Transformational leaders have four dimensions:
- Charisma: the leader provides a clear vision and articulate mission, instils pride, and gains respect and trust.
- Communication: communicates high expectations using symbols to direct efforts and expresses important purposes in simple ways.
- Intellectual stimulation: promotes intelligence, rationality and careful problem solving.
- Individualised consideration: the leader coaches and advises each employee based on his or her individual needs.
⇒ Some literature has identified charismatic leadership as being distinct from transformational leadership. However, it has been argued that the two can be used interchangeably. Conger and Kanungo argue that charismatic leaders ‘critically examine the status quo with a view to developing and articulating future strategic goals or vision for the organisation, and then leading organisational members to achieve these goals through empowering strategies.’
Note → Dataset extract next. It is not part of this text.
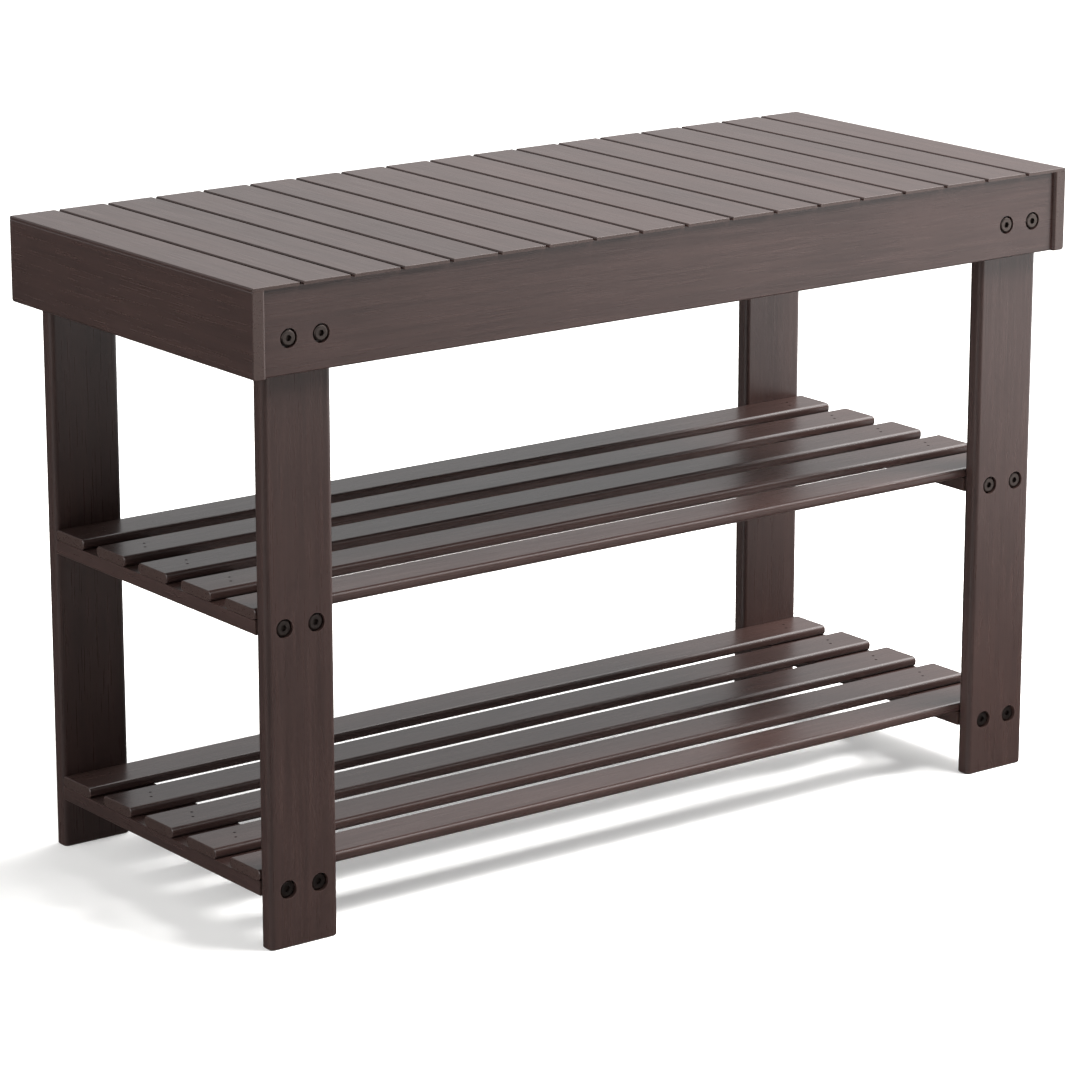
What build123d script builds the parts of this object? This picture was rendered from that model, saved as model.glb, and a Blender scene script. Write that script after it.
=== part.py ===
from build123d import *
import os

# Slatted entryway bench with two open shoe shelves, in millimetres.
# X runs along the bench, Y from front (negative) to back, Z up from the floor.
# The origin is on the floor, under the middle of the bench.

bench_length = 700.0
bench_depth = 300.0
bench_height = 450.0

# Seat: slats that drop between the aprons, with a thin lip that laps over them.
# The lip hangs over the long aprons, and is flush with the ends of the end aprons.
seat_slat_count = 18
slat_width = 36.0
slat_thickness = 6.0
lip_thickness = 2.2
lip_overhang = 2.8
lip_inset = 0.3
slat_edge_round = 0.9
slat_end_arris = 0.2
seat_box_height = 60.0
apron_thickness = 10.0
apron_edge_round = 1.2
end_apron_top_round = 0.8
end_apron_bottom_round = 2.5
end_apron_step_round = 2.0
end_apron_corner_round = 0.6
batten_width = 40.0
batten_thickness = 12.0

# Legs: flat boards that stand inside the long aprons.
leg_width = 54.0
leg_thickness = 12.5
leg_edge_round = 4.0
leg_foot_chamfer = 1.0
leg_inset = 14.5

# Shelves: slats pinned on two cross boards that are screwed between the legs.
shelf_tops = {"upper": 232.0, "lower": 53.0}
shelf_slat_count = 5
shelf_slat_thickness = 7.5
shelf_slat_round = 3.0
shelf_slat_arris = 0.4
board_thickness = 10.0
board_edge_round = 0.8

# Bolts and screws share one head: a low round head with a hex socket.
# Each head sits in a bore, flush with the apron or a little below the face of the leg.
head_radius = 5.3
head_height = 3.0
head_round = 1.1
head_clearance = 1.2
socket_width = 4.0
socket_depth = 2.2
bolt_radius = 3.0
bolt_clearance = 0.2
bolt_spacing = 25.0
bolt_above_apron_edge = 24.0
tip_chamfer = 0.6
screw_radius = 2.5
screw_grip = 38.0
head_sink = {"apron": 0.0, "upper": 0.9, "lower": 1.6}
insert_radius = 4.5
insert_length = 9.0
insert_rim = 0.5
bolt_in_insert = 8.5

# Dowels, brads and pins.
dowel_radius = 2.5
dowel_length = 24.0
dowel_in_end_apron = 6.0
dowel_heights = (10.0, 42.0)
brad_radius = 0.7
brad_head_radius = 1.1
brad_head_height = 0.8
brad_length = 13.0
brad_sink = 0.3
brad_offsets = ((-2.0, -4.5), (2.5, 4.0))
pin_radius = 0.8
pin_in_slat = 4.0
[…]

They identify five key characteristics of charismatic leaders:
- Vision and articulation: the leader has a vision that is expressed as an articulate goal. This goal suggests a future that is better than the status quo. The leaders is able to clarify the vision in a way that resonates with others.
- Personal risk: charismatic leaders are willing to take on high personal risks and incur high costs and engage in self-sacrifice to achieve the vision.
- Environmental sensitivity: charismatic leaders make realistic assessments of the environment and its constraints; are also able to identify needed resources to effect change.
- Sensitivity to follower needs: they are perceptive of others’ abilities and are responsive to their needs and feelings.
- Unconventional behaviour: they engage in behaviours that are perceived to be novel and counter to norms.